TASK REQUIREMENTS:
Set down the lines from the one containing "zip(*points))), Vector(map(max, zip(*points)))" to the one containing "THICKNESS = 1.35", both lines included, exactly as they stand and with no other lines.

SUPPLIED INFORMATION:
------------------------------------

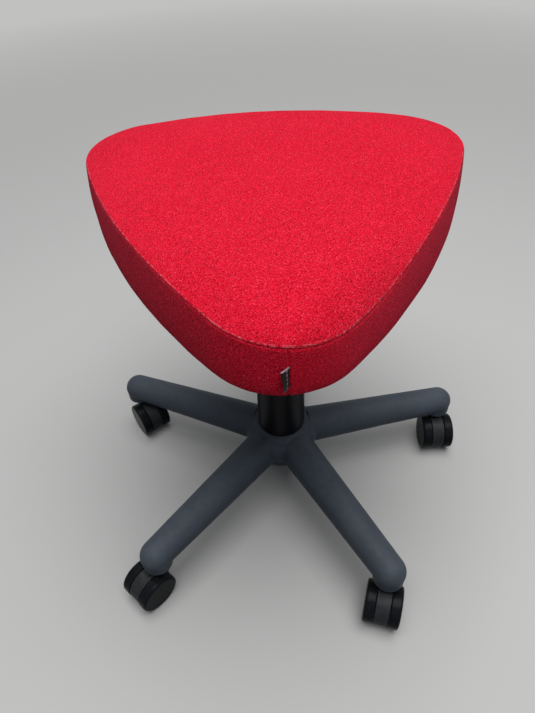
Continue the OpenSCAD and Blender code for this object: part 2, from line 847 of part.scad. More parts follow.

------------------------------------

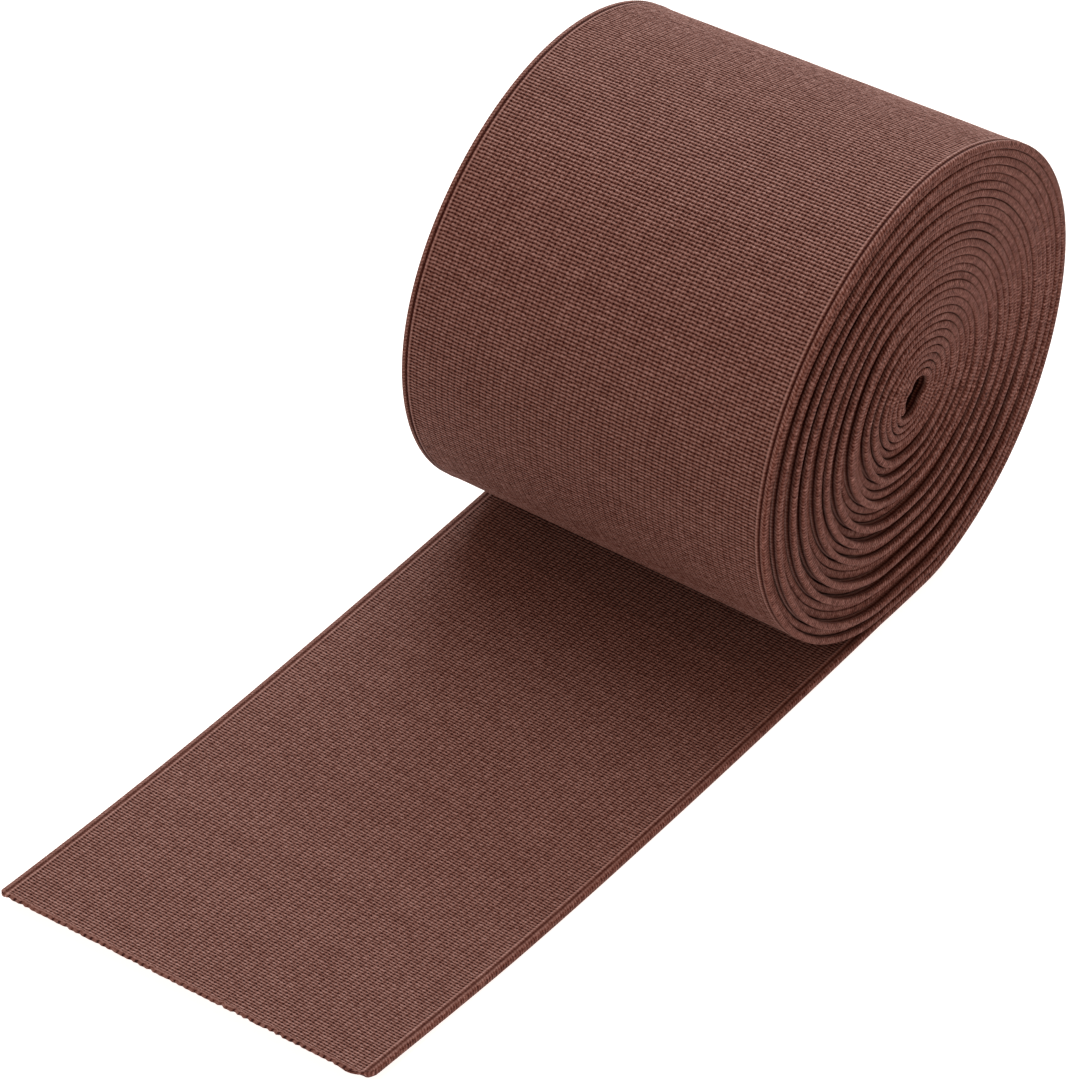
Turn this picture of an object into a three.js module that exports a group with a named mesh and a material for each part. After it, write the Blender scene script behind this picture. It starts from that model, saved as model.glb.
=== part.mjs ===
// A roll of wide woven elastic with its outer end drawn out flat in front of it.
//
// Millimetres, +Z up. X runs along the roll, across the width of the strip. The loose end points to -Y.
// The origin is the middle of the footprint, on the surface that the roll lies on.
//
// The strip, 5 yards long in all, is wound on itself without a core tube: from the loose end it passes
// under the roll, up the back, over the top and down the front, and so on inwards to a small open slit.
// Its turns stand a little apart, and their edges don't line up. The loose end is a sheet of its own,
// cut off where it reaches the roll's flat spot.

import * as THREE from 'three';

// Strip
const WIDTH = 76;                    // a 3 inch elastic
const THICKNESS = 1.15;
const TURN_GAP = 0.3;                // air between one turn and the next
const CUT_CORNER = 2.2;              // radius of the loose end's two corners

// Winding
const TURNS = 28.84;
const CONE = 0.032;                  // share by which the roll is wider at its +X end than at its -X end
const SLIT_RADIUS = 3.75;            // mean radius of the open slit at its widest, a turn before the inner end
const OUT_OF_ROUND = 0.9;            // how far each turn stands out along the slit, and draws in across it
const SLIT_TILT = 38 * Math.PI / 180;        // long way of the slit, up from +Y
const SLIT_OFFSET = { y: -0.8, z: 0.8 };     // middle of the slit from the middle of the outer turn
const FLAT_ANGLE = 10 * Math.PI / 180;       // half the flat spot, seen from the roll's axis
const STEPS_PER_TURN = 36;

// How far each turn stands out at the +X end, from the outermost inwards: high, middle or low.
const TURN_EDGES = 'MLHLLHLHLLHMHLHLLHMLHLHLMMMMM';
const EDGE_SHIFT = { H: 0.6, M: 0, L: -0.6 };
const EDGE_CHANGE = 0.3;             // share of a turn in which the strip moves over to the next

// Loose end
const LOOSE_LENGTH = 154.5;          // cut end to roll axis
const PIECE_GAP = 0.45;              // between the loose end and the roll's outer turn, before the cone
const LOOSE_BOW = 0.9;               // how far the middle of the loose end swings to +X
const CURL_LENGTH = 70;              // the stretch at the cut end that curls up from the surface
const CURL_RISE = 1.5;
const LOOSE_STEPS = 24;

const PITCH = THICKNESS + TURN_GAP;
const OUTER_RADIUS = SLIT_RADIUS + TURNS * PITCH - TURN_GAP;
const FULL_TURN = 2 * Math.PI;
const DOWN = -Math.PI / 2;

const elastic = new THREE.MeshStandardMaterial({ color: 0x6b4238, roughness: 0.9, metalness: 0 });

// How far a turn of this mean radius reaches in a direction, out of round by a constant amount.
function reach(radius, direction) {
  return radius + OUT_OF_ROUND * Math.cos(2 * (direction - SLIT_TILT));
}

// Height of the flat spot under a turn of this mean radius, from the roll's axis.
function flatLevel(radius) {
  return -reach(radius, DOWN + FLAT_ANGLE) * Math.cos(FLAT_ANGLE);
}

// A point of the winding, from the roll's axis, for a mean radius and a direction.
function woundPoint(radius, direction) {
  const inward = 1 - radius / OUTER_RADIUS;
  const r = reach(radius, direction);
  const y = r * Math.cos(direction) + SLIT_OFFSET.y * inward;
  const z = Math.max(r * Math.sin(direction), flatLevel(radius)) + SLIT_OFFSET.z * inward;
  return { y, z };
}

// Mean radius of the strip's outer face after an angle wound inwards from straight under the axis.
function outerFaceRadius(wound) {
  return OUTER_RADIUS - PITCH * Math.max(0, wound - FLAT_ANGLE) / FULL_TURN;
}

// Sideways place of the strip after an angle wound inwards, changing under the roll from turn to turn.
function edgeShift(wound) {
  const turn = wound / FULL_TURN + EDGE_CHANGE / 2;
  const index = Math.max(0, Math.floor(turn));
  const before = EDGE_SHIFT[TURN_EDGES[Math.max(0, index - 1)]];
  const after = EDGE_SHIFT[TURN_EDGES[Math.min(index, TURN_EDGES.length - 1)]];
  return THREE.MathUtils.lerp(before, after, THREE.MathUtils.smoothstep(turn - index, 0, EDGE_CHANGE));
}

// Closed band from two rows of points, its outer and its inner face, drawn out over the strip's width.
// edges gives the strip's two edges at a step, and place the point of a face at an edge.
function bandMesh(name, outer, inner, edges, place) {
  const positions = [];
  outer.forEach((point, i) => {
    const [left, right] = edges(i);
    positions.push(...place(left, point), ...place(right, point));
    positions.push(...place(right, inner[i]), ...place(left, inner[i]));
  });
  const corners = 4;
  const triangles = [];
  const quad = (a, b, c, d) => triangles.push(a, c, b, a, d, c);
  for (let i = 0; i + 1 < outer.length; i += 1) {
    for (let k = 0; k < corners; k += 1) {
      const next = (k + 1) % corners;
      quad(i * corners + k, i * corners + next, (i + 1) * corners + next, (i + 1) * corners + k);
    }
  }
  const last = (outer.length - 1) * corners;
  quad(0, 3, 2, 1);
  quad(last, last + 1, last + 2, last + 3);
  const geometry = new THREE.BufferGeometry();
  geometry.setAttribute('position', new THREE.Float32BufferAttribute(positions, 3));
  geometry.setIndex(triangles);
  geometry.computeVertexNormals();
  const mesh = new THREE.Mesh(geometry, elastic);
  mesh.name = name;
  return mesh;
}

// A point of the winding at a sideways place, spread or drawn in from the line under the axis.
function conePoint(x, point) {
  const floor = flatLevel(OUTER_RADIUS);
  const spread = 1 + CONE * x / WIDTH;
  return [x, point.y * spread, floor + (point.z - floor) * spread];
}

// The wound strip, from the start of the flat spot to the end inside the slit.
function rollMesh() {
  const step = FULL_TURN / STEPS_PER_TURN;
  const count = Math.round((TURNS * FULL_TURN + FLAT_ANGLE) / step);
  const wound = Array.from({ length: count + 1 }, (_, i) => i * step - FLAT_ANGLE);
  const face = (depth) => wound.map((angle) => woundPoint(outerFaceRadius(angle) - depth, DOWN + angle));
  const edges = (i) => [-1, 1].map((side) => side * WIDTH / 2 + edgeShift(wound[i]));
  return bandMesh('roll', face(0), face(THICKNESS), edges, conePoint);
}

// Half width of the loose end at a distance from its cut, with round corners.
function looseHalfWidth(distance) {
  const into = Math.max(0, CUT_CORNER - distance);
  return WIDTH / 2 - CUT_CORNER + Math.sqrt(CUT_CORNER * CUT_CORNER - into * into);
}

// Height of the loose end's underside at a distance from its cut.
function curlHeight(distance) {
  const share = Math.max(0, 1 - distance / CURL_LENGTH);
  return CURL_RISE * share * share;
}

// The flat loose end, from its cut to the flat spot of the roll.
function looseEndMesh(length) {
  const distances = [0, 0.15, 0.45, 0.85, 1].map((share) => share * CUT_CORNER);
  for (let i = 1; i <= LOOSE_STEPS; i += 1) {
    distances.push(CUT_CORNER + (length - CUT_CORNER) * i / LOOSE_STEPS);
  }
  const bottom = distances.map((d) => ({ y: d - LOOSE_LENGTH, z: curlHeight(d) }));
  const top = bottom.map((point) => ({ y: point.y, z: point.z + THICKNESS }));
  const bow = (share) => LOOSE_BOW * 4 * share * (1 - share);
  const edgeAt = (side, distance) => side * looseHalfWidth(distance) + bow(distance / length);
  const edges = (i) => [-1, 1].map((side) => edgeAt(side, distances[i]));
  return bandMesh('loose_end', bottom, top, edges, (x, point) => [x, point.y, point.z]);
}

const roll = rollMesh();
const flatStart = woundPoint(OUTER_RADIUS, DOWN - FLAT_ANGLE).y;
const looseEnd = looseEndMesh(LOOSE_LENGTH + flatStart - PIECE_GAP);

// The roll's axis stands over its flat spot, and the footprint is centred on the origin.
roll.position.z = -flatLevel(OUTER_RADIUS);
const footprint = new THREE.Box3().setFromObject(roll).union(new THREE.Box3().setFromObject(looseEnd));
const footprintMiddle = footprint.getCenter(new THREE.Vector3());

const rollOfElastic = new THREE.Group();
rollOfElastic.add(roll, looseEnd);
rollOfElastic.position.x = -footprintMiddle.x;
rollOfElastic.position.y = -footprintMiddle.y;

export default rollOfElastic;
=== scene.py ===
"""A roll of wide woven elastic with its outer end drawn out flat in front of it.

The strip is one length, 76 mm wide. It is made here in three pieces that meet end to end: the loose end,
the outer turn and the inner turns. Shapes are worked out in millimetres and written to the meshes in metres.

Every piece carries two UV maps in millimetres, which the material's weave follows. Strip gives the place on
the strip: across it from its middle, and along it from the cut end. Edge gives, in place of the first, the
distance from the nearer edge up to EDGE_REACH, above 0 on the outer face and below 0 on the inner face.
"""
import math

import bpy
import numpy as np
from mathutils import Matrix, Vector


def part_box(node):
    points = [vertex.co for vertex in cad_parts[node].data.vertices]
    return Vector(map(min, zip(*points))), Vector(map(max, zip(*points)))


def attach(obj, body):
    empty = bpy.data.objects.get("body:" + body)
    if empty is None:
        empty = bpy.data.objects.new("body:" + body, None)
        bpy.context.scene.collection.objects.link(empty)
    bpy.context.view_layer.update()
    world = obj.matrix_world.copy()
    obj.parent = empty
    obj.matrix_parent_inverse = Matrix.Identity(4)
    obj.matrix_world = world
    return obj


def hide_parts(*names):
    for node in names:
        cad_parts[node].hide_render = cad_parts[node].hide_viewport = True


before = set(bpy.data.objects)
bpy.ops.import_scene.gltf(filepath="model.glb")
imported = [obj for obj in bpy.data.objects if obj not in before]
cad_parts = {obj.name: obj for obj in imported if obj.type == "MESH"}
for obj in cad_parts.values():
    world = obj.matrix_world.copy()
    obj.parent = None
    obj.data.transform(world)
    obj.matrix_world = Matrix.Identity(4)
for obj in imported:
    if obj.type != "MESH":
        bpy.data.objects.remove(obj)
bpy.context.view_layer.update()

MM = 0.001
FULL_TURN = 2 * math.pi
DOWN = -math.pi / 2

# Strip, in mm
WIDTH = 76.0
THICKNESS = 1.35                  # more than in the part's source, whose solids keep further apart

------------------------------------

COMPLETE ANSWER:
    return Vector(map(min, zip(*points))), Vector(map(max, zip(*points)))


def attach(obj, body):
    empty = bpy.data.objects.get("body:" + body)
    if empty is None:
        empty = bpy.data.objects.new("body:" + body, None)
        bpy.context.scene.collection.objects.link(empty)
    bpy.context.view_layer.update()
    world = obj.matrix_world.copy()
    obj.parent = empty
    obj.matrix_parent_inverse = Matrix.Identity(4)
    obj.matrix_world = world
    return obj


def hide_parts(*names):
    for node in names:
        cad_parts[node].hide_render = cad_parts[node].hide_viewport = True


before = set(bpy.data.objects)
bpy.ops.import_scene.gltf(filepath="model.glb")
imported = [obj for obj in bpy.data.objects if obj not in before]
cad_parts = {obj.name: obj for obj in imported if obj.type == "MESH"}
for obj in cad_parts.values():
    world = obj.matrix_world.copy()
    obj.parent = None
    obj.data.transform(world)
    obj.matrix_world = Matrix.Identity(4)
for obj in imported:
    if obj.type != "MESH":
        bpy.data.objects.remove(obj)
bpy.context.view_layer.update()

MM = 0.001
FULL_TURN = 2 * math.pi
DOWN = -math.pi / 2

# Strip, in mm
WIDTH = 76.0
THICKNESS = 1.35                  # more than in the part's source, whose solids keep further apart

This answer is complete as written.